> [What the task requires] Write out exactly the lines from the one containing "bpy.context.view_layer.update()" through the last line of the records below, including both.

> [Entries taken from a collection]
--- Begin ---
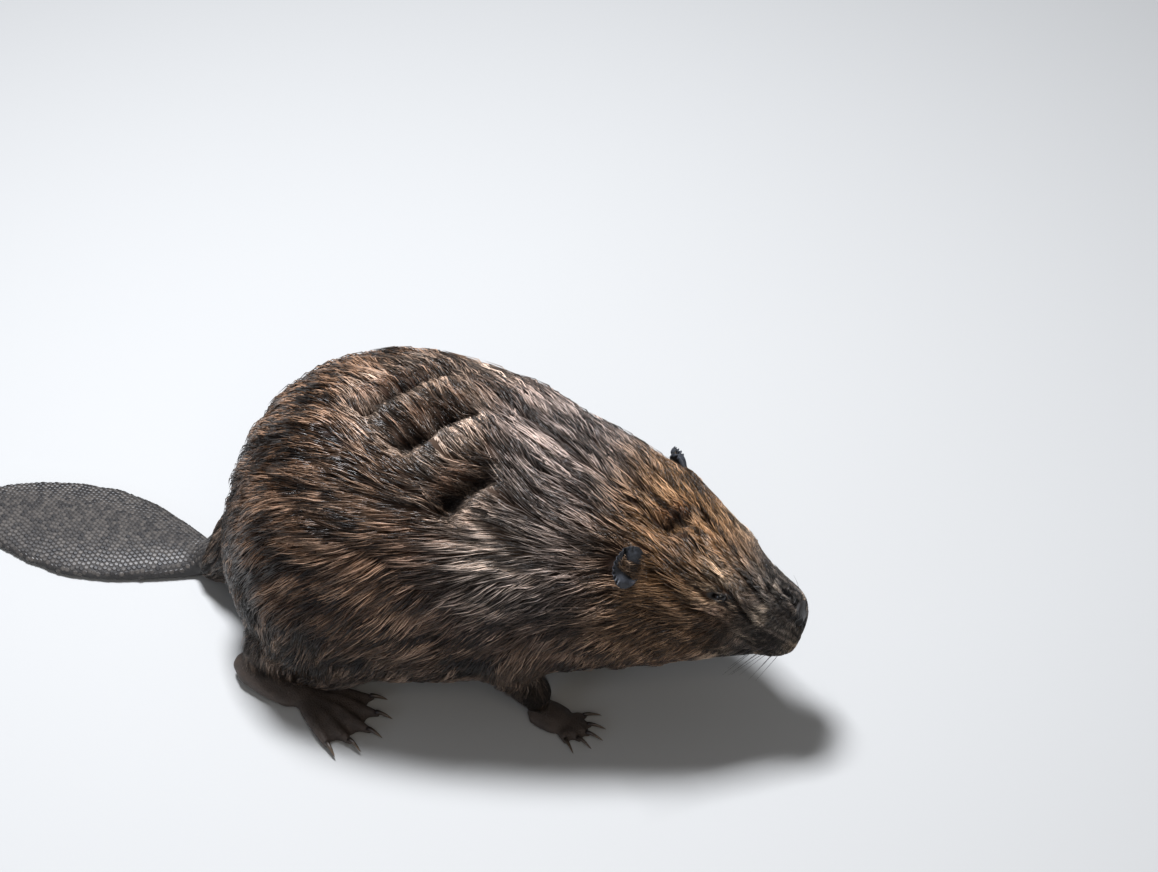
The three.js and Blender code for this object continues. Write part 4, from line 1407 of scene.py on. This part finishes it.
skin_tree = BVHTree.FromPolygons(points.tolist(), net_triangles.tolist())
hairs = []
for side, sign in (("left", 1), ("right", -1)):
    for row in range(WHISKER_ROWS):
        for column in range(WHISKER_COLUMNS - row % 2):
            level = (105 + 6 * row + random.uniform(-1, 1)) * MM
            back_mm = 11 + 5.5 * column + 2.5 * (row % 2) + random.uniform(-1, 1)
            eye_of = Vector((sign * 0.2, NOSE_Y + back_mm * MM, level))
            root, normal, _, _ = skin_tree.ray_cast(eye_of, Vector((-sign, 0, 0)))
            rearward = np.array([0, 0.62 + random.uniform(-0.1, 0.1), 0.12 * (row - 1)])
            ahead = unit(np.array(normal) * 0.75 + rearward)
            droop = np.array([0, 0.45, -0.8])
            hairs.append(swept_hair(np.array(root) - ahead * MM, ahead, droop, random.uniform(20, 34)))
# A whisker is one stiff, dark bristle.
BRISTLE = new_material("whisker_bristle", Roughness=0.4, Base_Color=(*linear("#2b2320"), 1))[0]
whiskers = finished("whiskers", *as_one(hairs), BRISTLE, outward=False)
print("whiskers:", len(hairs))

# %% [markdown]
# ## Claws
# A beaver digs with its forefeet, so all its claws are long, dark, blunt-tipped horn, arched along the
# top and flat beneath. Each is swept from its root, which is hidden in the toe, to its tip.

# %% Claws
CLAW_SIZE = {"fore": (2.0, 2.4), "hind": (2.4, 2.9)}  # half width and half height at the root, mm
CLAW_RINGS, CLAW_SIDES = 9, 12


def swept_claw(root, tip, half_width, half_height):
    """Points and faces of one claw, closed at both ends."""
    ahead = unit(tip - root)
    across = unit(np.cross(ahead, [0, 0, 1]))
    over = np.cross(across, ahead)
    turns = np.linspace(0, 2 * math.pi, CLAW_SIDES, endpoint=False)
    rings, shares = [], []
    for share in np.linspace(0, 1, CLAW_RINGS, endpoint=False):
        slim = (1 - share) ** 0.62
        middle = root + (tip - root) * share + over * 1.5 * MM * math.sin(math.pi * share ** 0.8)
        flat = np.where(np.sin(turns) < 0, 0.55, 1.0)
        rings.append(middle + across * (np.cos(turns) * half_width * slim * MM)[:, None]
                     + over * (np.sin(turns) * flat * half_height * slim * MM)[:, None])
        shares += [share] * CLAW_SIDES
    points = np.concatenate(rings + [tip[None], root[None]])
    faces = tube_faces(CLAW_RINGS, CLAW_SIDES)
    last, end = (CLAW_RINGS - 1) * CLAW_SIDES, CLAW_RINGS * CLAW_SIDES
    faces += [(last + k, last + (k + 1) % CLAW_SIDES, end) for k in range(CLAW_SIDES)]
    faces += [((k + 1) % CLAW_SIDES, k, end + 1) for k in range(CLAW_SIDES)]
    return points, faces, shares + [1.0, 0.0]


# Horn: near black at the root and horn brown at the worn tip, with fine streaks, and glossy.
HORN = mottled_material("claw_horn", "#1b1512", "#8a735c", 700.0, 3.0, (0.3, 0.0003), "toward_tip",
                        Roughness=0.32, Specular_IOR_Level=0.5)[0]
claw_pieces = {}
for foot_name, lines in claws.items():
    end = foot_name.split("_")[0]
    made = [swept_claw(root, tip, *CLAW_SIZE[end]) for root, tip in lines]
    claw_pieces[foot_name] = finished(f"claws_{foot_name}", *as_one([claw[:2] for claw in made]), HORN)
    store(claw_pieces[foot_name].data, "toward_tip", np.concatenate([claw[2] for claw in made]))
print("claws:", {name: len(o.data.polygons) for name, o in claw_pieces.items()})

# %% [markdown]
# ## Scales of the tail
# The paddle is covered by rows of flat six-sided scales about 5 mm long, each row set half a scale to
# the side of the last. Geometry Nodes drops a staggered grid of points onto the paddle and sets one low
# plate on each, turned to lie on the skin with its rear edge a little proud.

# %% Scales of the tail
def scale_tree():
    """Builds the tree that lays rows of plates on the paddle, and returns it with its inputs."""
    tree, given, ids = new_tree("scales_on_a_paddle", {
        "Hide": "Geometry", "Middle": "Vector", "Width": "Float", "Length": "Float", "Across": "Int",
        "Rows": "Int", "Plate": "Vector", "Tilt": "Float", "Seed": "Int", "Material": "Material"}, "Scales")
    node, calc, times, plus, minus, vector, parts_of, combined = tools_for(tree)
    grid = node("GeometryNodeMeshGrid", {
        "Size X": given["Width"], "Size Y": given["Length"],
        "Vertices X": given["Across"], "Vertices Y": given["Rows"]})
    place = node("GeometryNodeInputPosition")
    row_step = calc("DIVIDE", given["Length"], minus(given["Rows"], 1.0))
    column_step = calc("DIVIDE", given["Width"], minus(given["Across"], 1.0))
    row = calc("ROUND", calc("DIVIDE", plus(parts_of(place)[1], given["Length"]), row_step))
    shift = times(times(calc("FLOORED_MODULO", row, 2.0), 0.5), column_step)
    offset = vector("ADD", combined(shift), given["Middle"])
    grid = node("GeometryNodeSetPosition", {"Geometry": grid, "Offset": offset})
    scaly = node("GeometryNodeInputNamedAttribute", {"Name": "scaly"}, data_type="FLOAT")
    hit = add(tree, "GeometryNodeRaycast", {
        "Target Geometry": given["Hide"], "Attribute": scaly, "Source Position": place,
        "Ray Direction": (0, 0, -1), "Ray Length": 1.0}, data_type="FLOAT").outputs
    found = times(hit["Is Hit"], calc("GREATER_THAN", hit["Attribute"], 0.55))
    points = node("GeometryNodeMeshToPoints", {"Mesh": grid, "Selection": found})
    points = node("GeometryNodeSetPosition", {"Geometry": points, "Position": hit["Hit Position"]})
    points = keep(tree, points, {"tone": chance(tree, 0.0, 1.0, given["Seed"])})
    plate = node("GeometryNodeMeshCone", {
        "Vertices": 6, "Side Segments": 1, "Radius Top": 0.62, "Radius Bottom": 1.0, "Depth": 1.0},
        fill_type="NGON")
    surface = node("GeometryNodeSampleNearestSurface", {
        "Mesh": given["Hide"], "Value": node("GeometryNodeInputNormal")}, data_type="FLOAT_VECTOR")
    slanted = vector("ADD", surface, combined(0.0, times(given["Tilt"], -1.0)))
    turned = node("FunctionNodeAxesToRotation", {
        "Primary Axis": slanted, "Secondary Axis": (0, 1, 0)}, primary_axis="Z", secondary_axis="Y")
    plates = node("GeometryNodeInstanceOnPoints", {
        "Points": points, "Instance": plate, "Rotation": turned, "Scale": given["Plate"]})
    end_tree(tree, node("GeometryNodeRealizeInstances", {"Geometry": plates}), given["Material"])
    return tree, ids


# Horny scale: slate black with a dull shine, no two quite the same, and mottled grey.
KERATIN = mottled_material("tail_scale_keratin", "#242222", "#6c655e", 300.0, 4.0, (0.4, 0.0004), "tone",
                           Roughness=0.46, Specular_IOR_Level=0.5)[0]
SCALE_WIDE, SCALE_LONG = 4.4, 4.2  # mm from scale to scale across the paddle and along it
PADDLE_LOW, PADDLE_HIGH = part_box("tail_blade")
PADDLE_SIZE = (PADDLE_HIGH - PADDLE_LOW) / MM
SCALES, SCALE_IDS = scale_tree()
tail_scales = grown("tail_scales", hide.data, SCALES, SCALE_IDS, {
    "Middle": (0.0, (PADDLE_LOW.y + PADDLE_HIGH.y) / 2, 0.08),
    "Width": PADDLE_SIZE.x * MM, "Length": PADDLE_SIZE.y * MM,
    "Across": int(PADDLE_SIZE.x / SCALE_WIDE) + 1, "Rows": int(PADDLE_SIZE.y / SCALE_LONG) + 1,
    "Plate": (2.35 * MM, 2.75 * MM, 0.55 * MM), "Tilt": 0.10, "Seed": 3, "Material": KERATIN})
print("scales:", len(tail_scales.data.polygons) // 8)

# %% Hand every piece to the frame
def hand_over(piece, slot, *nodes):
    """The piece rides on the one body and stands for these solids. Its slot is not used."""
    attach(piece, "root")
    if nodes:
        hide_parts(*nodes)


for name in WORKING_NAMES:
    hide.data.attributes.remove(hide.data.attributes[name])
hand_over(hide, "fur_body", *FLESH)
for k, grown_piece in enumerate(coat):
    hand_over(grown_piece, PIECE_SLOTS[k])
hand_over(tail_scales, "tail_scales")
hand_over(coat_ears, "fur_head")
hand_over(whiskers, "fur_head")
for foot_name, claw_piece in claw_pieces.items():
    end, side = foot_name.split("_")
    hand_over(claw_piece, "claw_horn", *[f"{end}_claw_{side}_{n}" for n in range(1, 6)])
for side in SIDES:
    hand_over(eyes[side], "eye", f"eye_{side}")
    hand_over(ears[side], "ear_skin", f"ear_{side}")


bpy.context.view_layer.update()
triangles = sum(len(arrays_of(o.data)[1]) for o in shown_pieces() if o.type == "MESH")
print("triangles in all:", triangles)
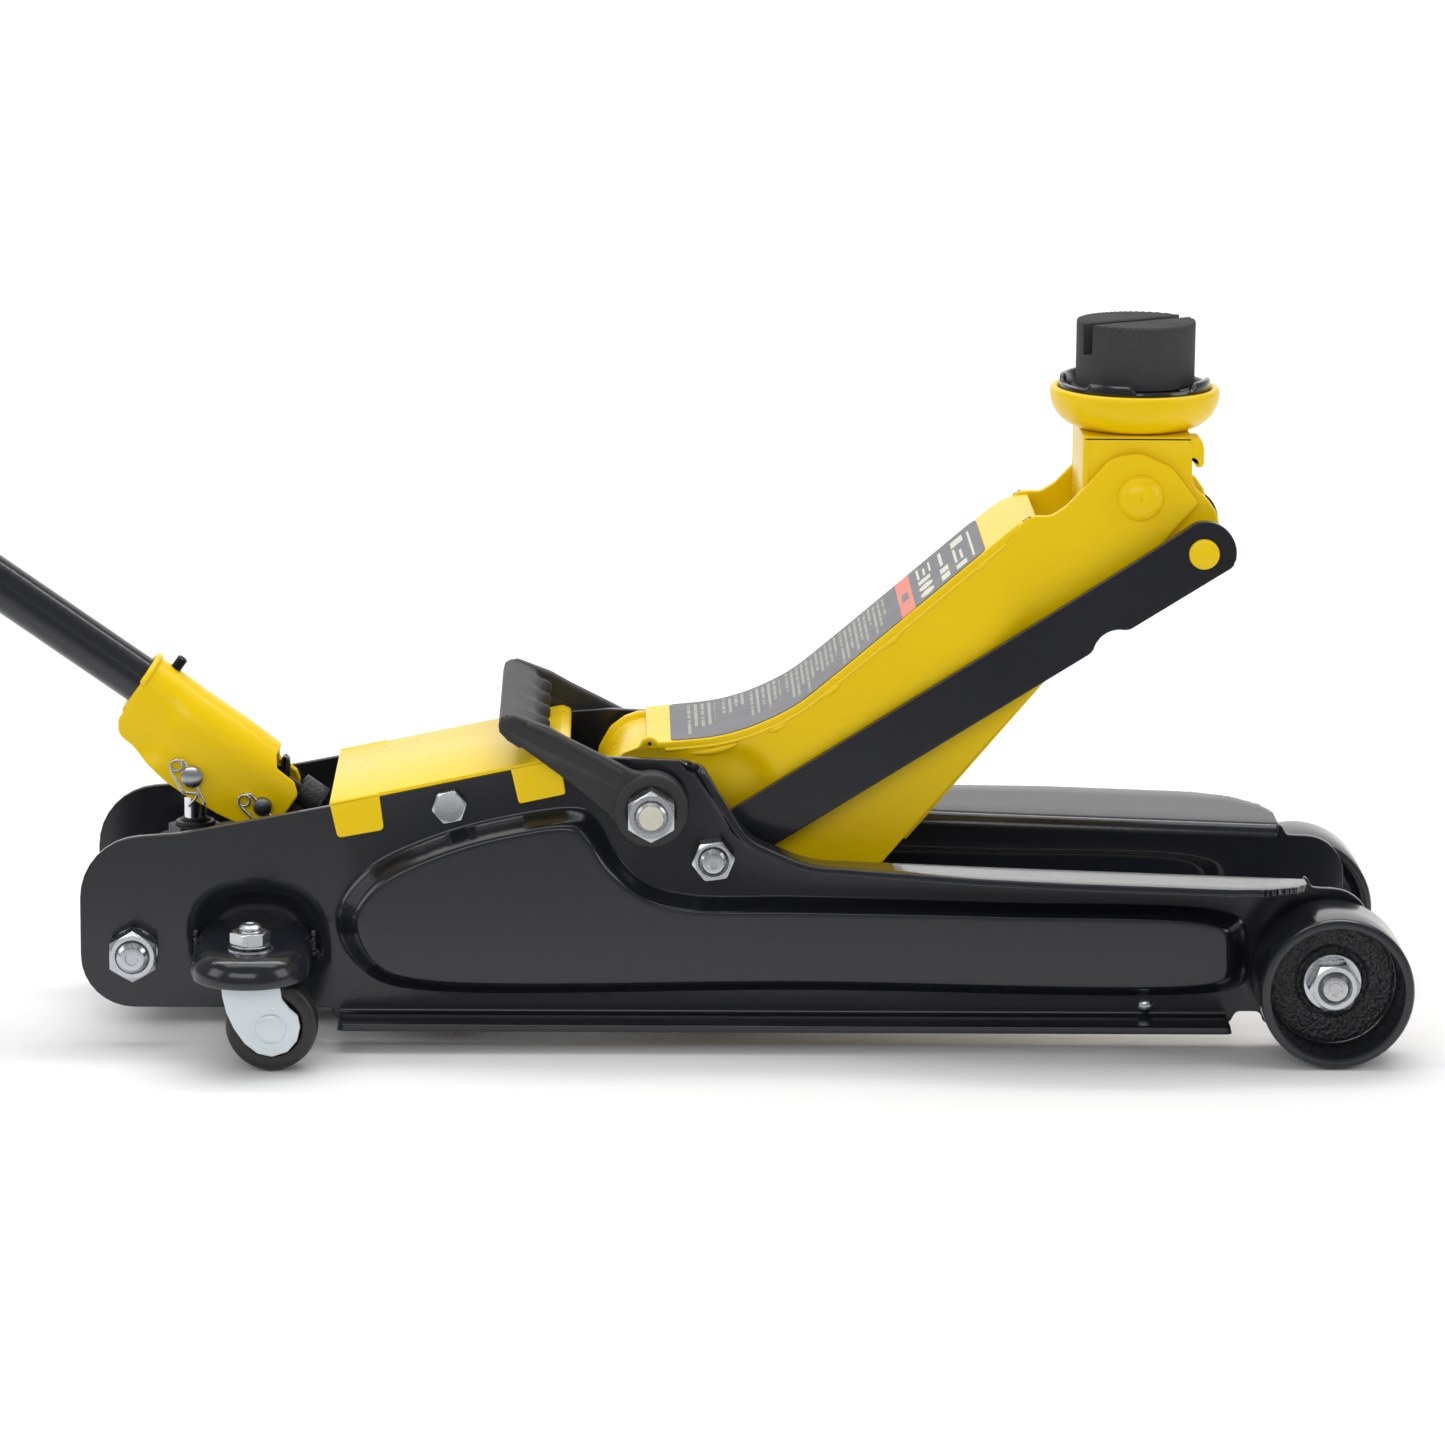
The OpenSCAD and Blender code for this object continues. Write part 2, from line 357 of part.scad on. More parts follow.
--- End ---
> [The reply]
bpy.context.view_layer.update()
triangles = sum(len(arrays_of(o.data)[1]) for o in shown_pieces() if o.type == "MESH")
print("triangles in all:", triangles)
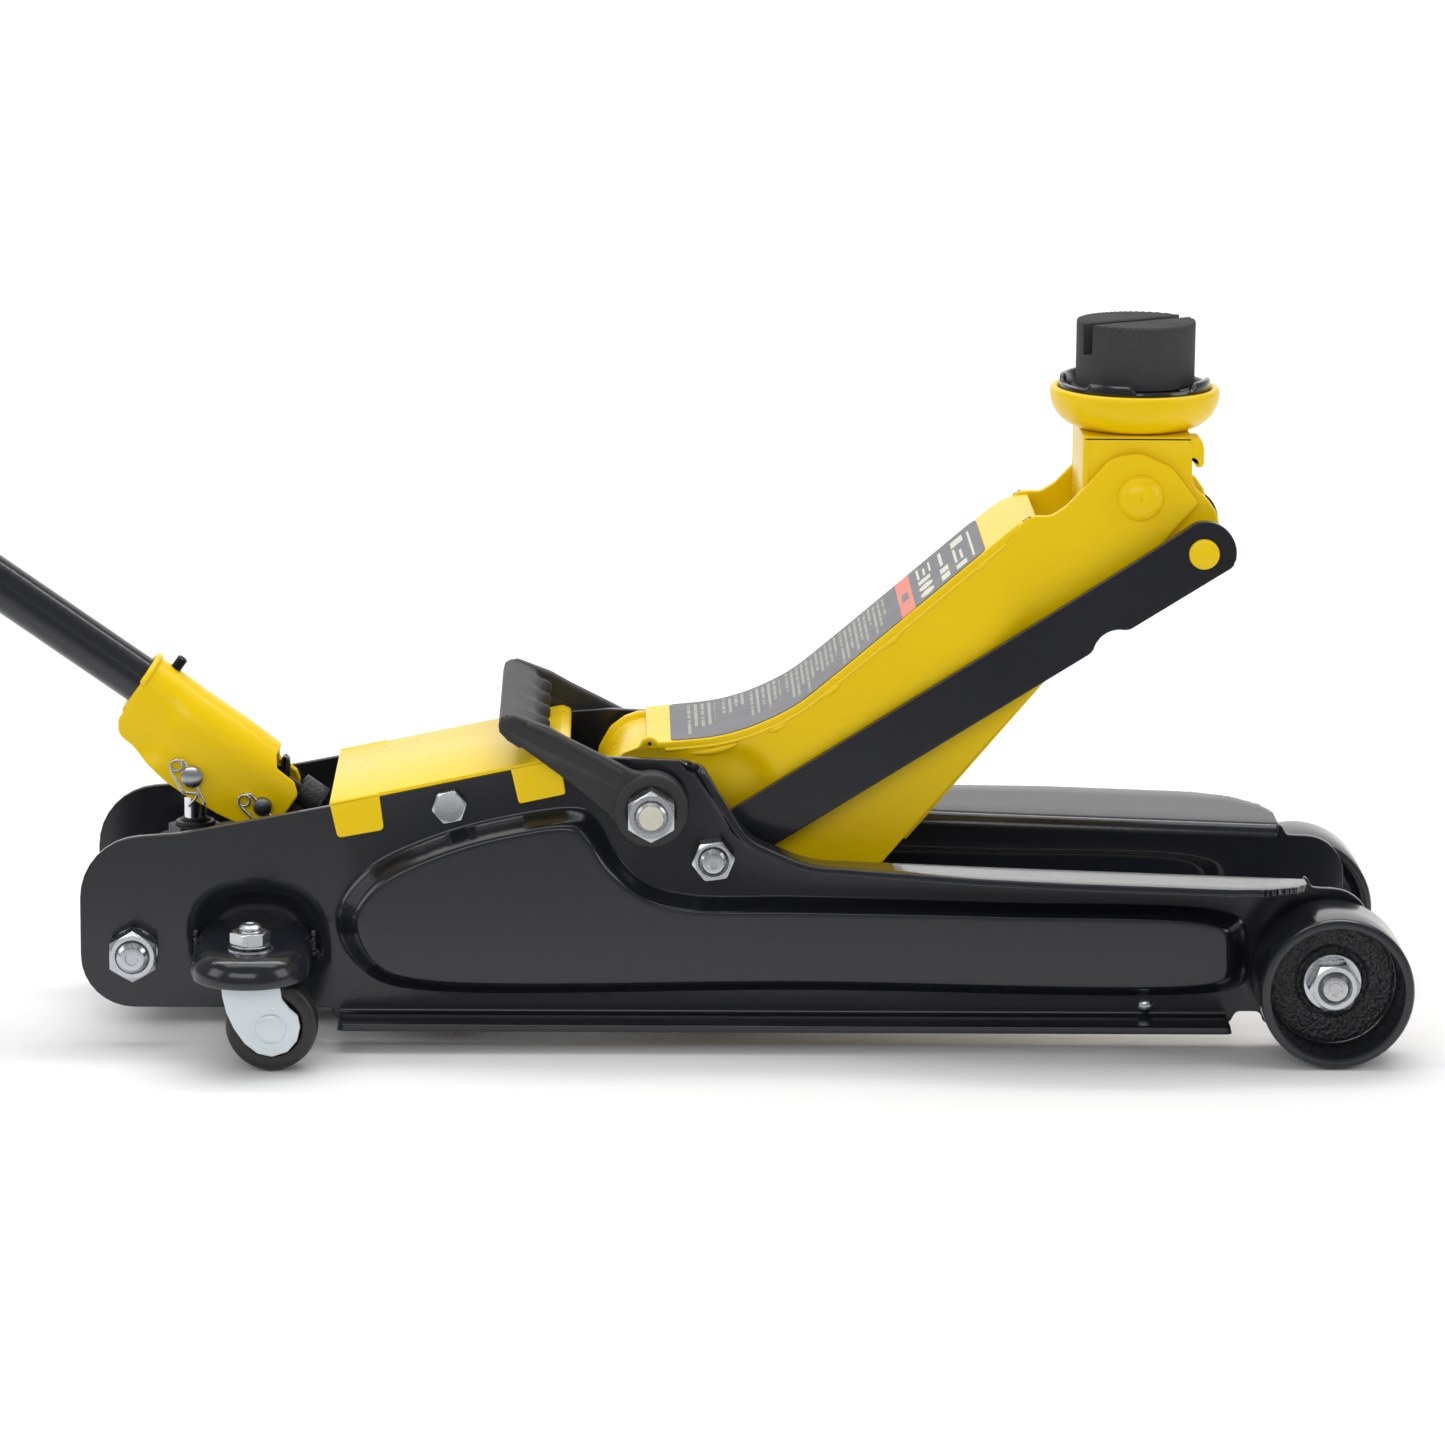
The OpenSCAD and Blender code for this object continues. Write part 2, from line 357 of part.scad on. More parts follow.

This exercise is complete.